| Work required |
Please copy every line of the records below that holds the word "with".

| Input for this task |
==================================================
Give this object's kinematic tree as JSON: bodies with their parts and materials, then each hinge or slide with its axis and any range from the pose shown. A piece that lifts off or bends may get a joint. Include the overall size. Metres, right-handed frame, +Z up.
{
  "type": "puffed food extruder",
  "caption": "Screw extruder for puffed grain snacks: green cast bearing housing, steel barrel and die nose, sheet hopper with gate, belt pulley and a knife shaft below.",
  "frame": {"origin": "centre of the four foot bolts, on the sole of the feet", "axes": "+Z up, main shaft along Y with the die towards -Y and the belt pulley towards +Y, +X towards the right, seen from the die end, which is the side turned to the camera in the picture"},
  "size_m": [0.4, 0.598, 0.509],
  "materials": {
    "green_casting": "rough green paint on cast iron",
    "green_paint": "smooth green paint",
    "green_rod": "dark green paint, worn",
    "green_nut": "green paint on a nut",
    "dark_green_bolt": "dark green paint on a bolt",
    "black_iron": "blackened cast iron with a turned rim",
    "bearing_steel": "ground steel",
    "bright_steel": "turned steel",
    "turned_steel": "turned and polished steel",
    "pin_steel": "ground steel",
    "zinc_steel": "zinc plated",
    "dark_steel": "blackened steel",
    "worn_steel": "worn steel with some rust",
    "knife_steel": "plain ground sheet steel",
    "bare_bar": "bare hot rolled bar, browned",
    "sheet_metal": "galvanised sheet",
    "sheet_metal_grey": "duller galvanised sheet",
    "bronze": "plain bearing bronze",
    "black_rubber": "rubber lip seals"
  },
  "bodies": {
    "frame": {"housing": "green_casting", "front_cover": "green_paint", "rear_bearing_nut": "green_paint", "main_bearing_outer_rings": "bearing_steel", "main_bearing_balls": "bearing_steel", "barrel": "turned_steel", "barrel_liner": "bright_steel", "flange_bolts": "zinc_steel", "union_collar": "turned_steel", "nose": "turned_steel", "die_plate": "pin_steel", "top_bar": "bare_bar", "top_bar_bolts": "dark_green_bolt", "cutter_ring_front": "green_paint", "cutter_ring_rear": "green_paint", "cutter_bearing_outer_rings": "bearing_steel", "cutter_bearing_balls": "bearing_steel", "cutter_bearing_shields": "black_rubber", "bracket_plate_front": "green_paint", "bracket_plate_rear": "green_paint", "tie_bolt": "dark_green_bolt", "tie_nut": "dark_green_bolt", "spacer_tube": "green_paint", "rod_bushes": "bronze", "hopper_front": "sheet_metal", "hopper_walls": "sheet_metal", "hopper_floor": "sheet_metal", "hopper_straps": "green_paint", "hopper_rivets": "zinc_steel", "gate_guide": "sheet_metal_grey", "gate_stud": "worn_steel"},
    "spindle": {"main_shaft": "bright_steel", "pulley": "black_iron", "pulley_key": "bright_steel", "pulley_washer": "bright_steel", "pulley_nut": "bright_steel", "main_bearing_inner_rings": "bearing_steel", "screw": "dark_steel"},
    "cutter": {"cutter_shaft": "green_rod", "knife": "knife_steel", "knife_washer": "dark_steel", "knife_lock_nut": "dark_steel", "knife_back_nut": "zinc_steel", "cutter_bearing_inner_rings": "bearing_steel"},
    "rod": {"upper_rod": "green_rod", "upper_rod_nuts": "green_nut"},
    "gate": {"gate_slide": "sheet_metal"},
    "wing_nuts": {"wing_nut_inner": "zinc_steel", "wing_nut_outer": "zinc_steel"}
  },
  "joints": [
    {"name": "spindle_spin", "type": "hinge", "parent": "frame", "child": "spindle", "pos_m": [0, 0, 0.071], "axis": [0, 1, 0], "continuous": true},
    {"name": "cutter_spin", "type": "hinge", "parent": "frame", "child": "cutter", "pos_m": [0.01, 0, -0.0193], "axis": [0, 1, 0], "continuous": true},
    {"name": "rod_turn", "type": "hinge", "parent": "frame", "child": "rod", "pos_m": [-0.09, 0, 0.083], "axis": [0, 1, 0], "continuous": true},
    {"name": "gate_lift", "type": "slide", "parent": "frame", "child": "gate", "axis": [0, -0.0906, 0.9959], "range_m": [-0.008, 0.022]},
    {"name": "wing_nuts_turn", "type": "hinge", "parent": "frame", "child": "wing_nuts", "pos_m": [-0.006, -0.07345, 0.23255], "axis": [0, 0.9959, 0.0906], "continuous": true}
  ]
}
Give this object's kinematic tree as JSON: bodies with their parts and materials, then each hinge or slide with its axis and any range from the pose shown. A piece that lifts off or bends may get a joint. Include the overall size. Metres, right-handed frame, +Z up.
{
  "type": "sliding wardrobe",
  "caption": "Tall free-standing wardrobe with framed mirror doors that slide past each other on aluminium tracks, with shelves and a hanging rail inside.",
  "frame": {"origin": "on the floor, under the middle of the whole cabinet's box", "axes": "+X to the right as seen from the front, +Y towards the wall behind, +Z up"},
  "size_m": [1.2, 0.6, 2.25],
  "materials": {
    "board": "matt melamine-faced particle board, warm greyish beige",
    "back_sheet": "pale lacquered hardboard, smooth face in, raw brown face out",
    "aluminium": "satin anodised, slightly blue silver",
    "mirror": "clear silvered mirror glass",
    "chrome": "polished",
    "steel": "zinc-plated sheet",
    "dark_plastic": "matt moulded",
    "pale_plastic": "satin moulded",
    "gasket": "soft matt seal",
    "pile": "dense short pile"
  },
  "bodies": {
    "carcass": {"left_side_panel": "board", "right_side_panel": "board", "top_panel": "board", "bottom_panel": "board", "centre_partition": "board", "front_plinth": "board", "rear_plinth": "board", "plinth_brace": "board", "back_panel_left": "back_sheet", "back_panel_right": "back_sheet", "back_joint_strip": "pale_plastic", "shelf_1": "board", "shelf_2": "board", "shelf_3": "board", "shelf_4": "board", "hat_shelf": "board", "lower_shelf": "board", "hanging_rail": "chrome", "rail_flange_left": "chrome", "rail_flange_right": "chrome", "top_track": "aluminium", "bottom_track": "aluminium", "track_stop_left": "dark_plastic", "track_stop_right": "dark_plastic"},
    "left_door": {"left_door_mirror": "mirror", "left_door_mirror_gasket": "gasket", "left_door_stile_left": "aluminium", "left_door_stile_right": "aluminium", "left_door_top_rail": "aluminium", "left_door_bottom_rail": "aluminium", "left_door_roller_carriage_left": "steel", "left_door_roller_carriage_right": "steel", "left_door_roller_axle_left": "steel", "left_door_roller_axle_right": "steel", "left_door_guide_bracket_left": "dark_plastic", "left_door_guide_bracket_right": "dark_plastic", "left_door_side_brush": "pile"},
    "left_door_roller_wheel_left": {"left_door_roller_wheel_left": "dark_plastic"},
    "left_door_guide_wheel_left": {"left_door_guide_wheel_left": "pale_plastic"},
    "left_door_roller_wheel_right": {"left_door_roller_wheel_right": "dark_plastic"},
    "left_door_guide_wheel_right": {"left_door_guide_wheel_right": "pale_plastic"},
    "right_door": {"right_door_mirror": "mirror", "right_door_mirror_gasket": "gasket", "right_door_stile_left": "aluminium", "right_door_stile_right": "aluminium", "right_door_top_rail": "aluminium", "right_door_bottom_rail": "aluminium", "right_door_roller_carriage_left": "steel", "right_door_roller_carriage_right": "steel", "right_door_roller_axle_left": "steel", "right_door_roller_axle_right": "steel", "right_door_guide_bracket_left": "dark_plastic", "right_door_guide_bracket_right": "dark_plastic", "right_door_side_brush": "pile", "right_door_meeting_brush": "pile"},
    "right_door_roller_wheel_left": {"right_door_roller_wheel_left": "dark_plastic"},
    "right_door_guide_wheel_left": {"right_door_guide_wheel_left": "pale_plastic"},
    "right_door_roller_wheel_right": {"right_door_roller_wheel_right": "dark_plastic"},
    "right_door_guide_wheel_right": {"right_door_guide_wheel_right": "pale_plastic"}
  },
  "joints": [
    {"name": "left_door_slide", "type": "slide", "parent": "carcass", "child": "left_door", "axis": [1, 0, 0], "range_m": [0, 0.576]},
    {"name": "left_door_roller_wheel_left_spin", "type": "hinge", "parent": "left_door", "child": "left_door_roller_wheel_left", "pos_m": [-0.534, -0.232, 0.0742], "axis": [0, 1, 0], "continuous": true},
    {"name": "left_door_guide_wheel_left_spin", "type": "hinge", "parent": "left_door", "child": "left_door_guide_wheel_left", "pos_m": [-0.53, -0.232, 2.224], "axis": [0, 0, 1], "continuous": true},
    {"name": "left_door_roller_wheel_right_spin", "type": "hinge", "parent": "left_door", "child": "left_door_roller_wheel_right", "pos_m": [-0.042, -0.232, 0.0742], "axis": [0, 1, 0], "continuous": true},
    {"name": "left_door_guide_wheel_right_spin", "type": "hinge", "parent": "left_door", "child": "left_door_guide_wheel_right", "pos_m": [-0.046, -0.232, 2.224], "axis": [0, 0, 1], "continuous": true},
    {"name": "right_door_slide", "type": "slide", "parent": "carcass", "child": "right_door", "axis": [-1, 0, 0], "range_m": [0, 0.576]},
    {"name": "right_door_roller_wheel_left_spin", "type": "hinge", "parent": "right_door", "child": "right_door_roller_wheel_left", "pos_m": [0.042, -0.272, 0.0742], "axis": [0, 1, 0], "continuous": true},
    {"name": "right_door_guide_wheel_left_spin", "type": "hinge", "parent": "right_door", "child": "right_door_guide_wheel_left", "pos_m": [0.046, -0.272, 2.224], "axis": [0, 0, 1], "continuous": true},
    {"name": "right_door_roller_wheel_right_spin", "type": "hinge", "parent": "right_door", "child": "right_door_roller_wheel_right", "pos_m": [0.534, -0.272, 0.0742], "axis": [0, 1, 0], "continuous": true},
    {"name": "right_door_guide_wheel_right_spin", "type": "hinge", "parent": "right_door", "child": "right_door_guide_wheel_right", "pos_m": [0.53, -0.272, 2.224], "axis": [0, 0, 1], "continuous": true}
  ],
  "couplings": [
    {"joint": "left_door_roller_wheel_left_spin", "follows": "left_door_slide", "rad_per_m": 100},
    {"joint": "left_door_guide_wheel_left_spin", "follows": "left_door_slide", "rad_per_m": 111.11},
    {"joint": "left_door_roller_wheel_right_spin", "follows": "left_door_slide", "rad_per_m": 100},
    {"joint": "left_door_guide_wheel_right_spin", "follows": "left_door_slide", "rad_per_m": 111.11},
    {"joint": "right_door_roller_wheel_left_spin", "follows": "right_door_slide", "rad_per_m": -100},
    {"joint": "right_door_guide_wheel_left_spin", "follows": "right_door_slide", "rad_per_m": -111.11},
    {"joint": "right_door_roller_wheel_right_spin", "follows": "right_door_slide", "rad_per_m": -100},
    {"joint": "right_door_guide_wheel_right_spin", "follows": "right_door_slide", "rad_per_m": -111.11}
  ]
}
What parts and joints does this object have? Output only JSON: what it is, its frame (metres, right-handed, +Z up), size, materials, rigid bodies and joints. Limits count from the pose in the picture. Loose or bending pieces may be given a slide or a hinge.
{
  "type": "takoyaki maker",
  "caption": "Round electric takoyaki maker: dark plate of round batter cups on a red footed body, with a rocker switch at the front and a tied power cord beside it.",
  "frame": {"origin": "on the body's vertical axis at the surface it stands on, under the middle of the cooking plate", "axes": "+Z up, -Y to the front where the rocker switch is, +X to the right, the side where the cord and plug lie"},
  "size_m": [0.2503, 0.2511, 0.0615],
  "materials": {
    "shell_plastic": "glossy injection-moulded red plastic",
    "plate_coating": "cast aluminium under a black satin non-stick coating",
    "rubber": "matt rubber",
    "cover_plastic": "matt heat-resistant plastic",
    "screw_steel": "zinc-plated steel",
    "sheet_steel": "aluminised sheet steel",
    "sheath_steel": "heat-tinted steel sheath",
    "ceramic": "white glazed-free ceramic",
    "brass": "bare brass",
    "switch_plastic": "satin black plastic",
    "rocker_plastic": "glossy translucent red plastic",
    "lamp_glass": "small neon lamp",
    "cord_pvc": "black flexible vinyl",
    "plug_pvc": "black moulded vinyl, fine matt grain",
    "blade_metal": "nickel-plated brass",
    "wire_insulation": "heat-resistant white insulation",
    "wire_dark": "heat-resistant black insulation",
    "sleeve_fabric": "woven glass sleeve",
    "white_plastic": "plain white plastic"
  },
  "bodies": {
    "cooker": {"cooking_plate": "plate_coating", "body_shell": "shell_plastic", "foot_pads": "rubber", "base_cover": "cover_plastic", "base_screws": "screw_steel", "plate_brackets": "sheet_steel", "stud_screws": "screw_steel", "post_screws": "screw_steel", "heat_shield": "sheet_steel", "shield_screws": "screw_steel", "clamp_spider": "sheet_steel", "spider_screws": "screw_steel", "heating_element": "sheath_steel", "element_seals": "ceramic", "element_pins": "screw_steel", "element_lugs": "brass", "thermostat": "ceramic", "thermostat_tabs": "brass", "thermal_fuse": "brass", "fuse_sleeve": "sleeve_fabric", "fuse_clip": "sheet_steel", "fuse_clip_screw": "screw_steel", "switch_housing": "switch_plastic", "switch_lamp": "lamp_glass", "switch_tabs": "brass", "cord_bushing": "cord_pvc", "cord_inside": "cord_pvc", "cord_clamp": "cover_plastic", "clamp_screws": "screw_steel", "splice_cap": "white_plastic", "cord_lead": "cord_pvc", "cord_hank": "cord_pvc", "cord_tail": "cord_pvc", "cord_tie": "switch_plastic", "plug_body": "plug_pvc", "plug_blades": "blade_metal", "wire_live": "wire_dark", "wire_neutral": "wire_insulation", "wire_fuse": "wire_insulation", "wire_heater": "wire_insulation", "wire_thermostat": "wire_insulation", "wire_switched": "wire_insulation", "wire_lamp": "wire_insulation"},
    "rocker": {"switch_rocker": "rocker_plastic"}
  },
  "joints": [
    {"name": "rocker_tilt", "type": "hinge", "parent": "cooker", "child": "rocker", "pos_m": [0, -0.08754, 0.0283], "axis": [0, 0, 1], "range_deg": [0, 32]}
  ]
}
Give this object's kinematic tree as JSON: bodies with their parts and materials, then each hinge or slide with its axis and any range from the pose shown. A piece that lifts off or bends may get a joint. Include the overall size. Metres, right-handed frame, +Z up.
==================================================
| Solved problem |
Give this object's kinematic tree as JSON: bodies with their parts and materials, then each hinge or slide with its axis and any range from the pose shown. A piece that lifts off or bends may get a joint. Include the overall size. Metres, right-handed frame, +Z up.
  "caption": "Screw extruder for puffed grain snacks: green cast bearing housing, steel barrel and die nose, sheet hopper with gate, belt pulley and a knife shaft below.",
  "frame": {"origin": "centre of the four foot bolts, on the sole of the feet", "axes": "+Z up, main shaft along Y with the die towards -Y and the belt pulley towards +Y, +X towards the right, seen from the die end, which is the side turned to the camera in the picture"},
    "black_iron": "blackened cast iron with a turned rim",
    "worn_steel": "worn steel with some rust",
Give this object's kinematic tree as JSON: bodies with their parts and materials, then each hinge or slide with its axis and any range from the pose shown. A piece that lifts off or bends may get a joint. Include the overall size. Metres, right-handed frame, +Z up.
  "caption": "Tall free-standing wardrobe with framed mirror doors that slide past each other on aluminium tracks, with shelves and a hanging rail inside.",
  "caption": "Round electric takoyaki maker: dark plate of round batter cups on a red footed body, with a rocker switch at the front and a tied power cord beside it.",
Give this object's kinematic tree as JSON: bodies with their parts and materials, then each hinge or slide with its axis and any range from the pose shown. A piece that lifts off or bends may get a joint. Include the overall size. Metres, right-handed frame, +Z up.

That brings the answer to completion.